Book inspires St James pupils to tap into Water Aid
THESE youngsters are making sure they help children less fortunate than themselves.
After reading the bestselling children’s book A Life Like Mine in their English lessons, the year four class from St James’ Daisy Hill are now helping to improve lives.
The book, a collaboration between Dorling Kindersley and UNICEF, tells of the struggles children around the world face — no education, travelling to get water and some even being forced to become child soldiers.
It also explains how they are being helped.
And it highlights the same optimism and excitement they share with other children in chasing their dream of a good life.
Class teacher Robina Durrani said: “The children asked if they could bring in some money to help.
“This in turn led to research on relevant charities and the children decided they would like to support Water Aid.

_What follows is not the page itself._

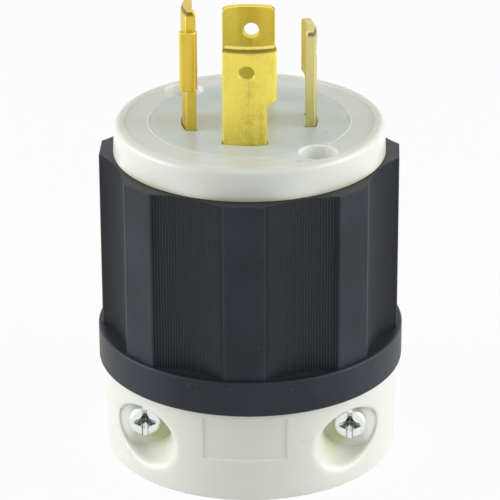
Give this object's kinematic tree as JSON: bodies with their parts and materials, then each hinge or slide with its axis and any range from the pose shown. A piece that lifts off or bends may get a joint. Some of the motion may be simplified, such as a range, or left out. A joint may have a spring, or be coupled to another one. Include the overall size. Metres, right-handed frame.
{
  "type": "locking power plug",
  "caption": "Twist-lock power plug with curved brass blades, white nylon face and rear housing, ribbed black shell and a cord clamp.",
  "frame": {"origin": "centre of the rear housing's flat bottom, where the plug stands", "axes": "+Z along the plug's axis, from the cord entry towards the blades; -Y towards the two clamp screws; -X towards the ground blade"},
  "size_m": [0.0502, 0.0502, 0.077],
  "materials": {
    "white_nylon": "moulded white nylon, slightly translucent, soft gloss",
    "black_nylon": "moulded black nylon, satin",
    "blade_brass": "stamped brass, as rolled",
    "plated_steel": "bright zinc plate",
    "green_steel": "green dyed plate"
  },
  "bodies": {
    "root": {"assembly_insert_back": "blade_brass", "assembly_insert_front": "blade_brass", "assembly_screw_back": "plated_steel", "assembly_screw_front": "plated_steel", "blade_ground": "blade_brass", "blade_line_x": "blade_brass", "blade_line_y": "blade_brass", "blade_neutral": "blade_brass", "clamp_jaw": "white_nylon", "clamp_nut_left": "plated_steel", "clamp_nut_right": "plated_steel", "clamp_screw_left": "plated_steel", "clamp_screw_right": "plated_steel", "front_body": "white_nylon", "rear_housing": "white_nylon", "shell": "black_nylon", "terminal_retainer": "black_nylon", "terminal_screw_ground": "green_steel", "terminal_screw_line_x": "plated_steel", "terminal_screw_line_y": "plated_steel", "terminal_screw_neutral": "plated_steel", "wire_plate_ground": "blade_brass", "wire_plate_line_x": "blade_brass", "wire_plate_line_y": "blade_brass", "wire_plate_neutral": "blade_brass"}
  },
  "joints": []
}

“One of the girls, Ella Bolland, went on the charity’s website at home and downloaded the information pack, and work began.”

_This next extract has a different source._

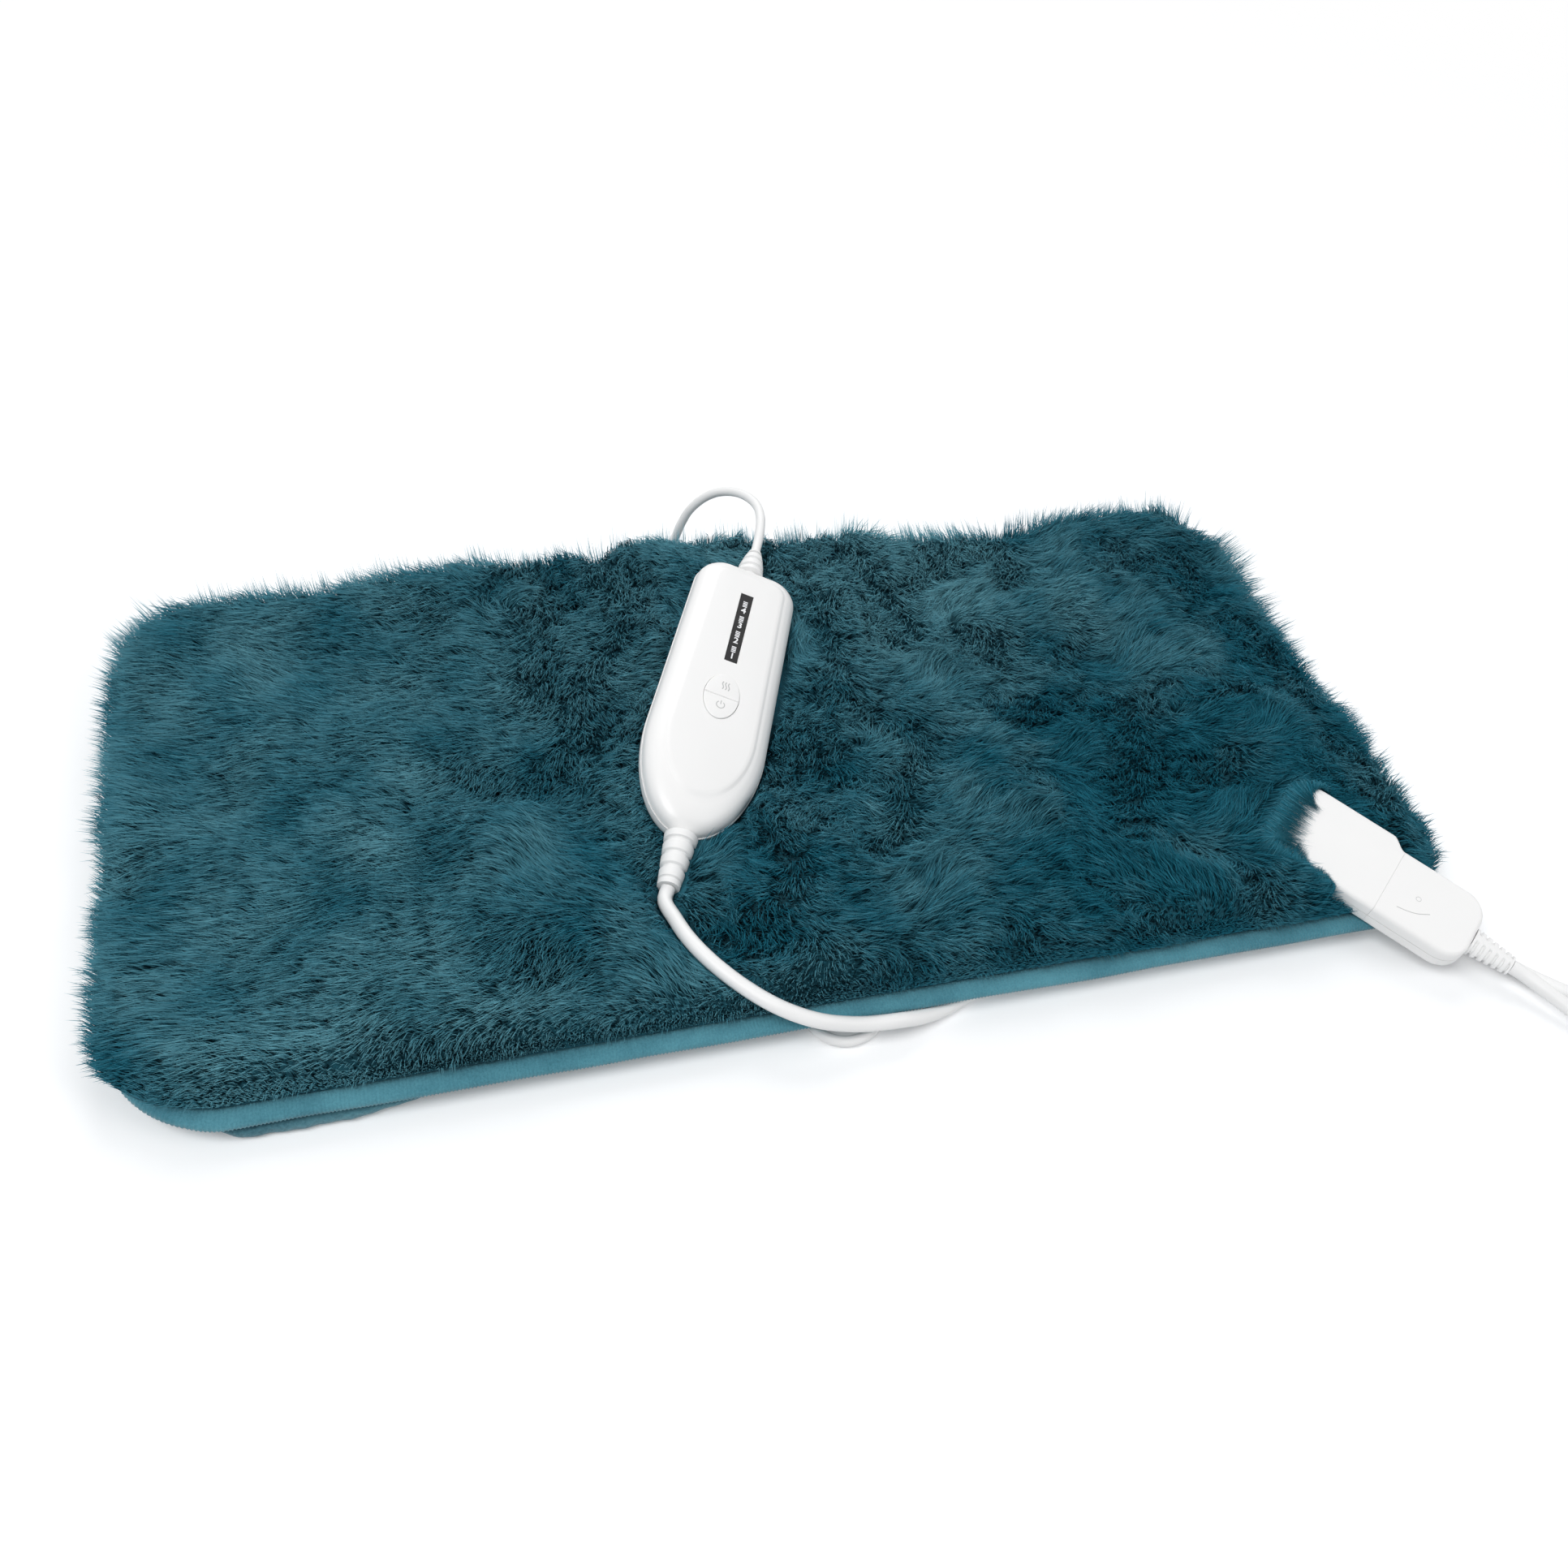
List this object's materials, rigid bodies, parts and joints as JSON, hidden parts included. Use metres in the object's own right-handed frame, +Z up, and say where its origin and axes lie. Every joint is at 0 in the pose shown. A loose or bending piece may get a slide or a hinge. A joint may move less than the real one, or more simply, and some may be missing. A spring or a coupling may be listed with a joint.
{
  "type": "heating pad with controller",
  "caption": "Long-pile electric heating pad with a two-button hand controller, a pull-out connector at one corner and a mains lead put away in a hank.",
  "frame": {"origin": "under the middle of the pad, on the surface it lies on", "axes": "+X along the pad's length, to the end with the connector; +Y to the back edge, over which the mains lead leaves; +Z up"},
  "size_m": [0.7189, 0.4832, 0.0701],
  "materials": {
    "pile": "long-pile fleece",
    "back_fabric": "short plush",
    "binding": "velour",
    "felt": "needle felt",
    "wadding": "polyester wadding",
    "wire_sleeve": "silicone sleeve",
    "white_shell": "satin moulded",
    "window": "smoked window",
    "dark_plastic": "moulded",
    "board": "circuit board",
    "white_rubber": "satin",
    "cord": "satin cable sheath",
    "tin": "plated",
    "brass_pin": "plain"
  },
  "bodies": {
    "root": {"back_cover": "back_fabric", "heater_felt": "felt", "heating_wire": "wire_sleeve", "thermal_fuse_1": "tin", "thermal_fuse_2": "tin", "wadding": "wadding", "fur_cover": "pile", "edge_binding": "binding", "controller_top": "white_shell", "controller_back": "white_shell", "controller_screw_1": "tin", "controller_screw_2": "tin", "controller_screw_3": "tin", "controller_screw_4": "tin", "display_window": "window", "display_module": "dark_plastic", "heat_switch": "dark_plastic", "power_switch": "dark_plastic", "circuit_board": "board", "triac": "dark_plastic", "board_fuse": "tin", "top_relief": "white_rubber", "tip_relief": "white_rubber", "socket_top": "white_shell", "socket_bottom": "white_shell", "socket_block": "dark_plastic", "socket_pin_1": "brass_pin", "socket_pin_2": "brass_pin", "socket_pin_3": "brass_pin", "lead_cord": "cord", "mains_cord": "cord", "mains_run": "cord", "mains_hank": "cord", "cord_tie": "dark_plastic", "mains_plug": "cord", "mains_plug_pin_1": "tin", "mains_plug_pin_2": "tin", "mains_plug_relief": "cord"},
    "heat_key": {"heat_button": "white_shell", "heat_plunger": "white_shell"},
    "power_key": {"power_button": "white_shell", "power_plunger": "white_shell"},
    "pad_plug": {"plug_top": "white_shell", "plug_bottom": "white_shell", "plug_insert": "dark_plastic", "plug_contact_1": "brass_pin", "plug_contact_2": "brass_pin", "plug_contact_3": "brass_pin", "plug_relief": "white_rubber", "plug_screw_1": "tin", "plug_screw_2": "tin"}
  },
  "joints": [
    {"name": "heat_press", "type": "slide", "parent": "root", "child": "heat_key", "axis": [-0.2104, 0.2606, -0.9422], "range_m": [0, 0.0006], "stiffness_N_per_m": 400},
    {"name": "power_press", "type": "slide", "parent": "root", "child": "power_key", "axis": [-0.2104, 0.2606, -0.9422], "range_m": [0, 0.0006], "stiffness_N_per_m": 400},
    {"name": "plug_pull", "type": "slide", "parent": "root", "child": "pad_plug", "axis": [0.6435, -0.7455, -0.1736], "range_m": [0, 0.02], "deforming": ["lead_cord"]}
  ]
}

Youngsters gave a presentation to parents and other children about what they were doing.
The class organised fundraising events, including selling cup cakes, and holding a name the bear game at the church fair.
Creative youngsters also made salt dough decorations. And grandparents lent their support by making Christmas cards and bookmarks to sell at the Christmas fair.
Mrs Durrani said: “Our current total raised for Water Aid stands at just under £300. This amount of money would currently pay to set up a community health committee in Tanzania.
“Our target is by the end of the year to raise £1,154, which will provide a sanitation block for 200 pupils at a school in Nepal.
“The teachers are extremely proud of the children’s enthusiasm and commitment in raising money for youngsters who are less fortunate than themselves.”
Children say they have learned a lot about youngsters across the world.
Thomas Diggins, aged nine, said: “I think that Water Aid is a very good charity, it makes you think about how many people die because of the lack of clean water.You only need to pay a couple of pounds a month to help a little family to have access to clean water and sanitation.”
Isobel Richard, aged eight, added: “I think that in our class doing Water Aid has really made me think about how much water we use and use less.”
Ben Summer, aged eight, said: “I am glad we chose Water Aid for our class charity because it helps people who have dirty water access clean water.
“Our class assembly showed how much we care about this cause. We even raised some money by putting on an assembly for our parents and school.”
Brittany Thomas, aged eight, added: “I would never like to drink dirty water.
“I am really happy that we are helping others in the world to have access to clean water.”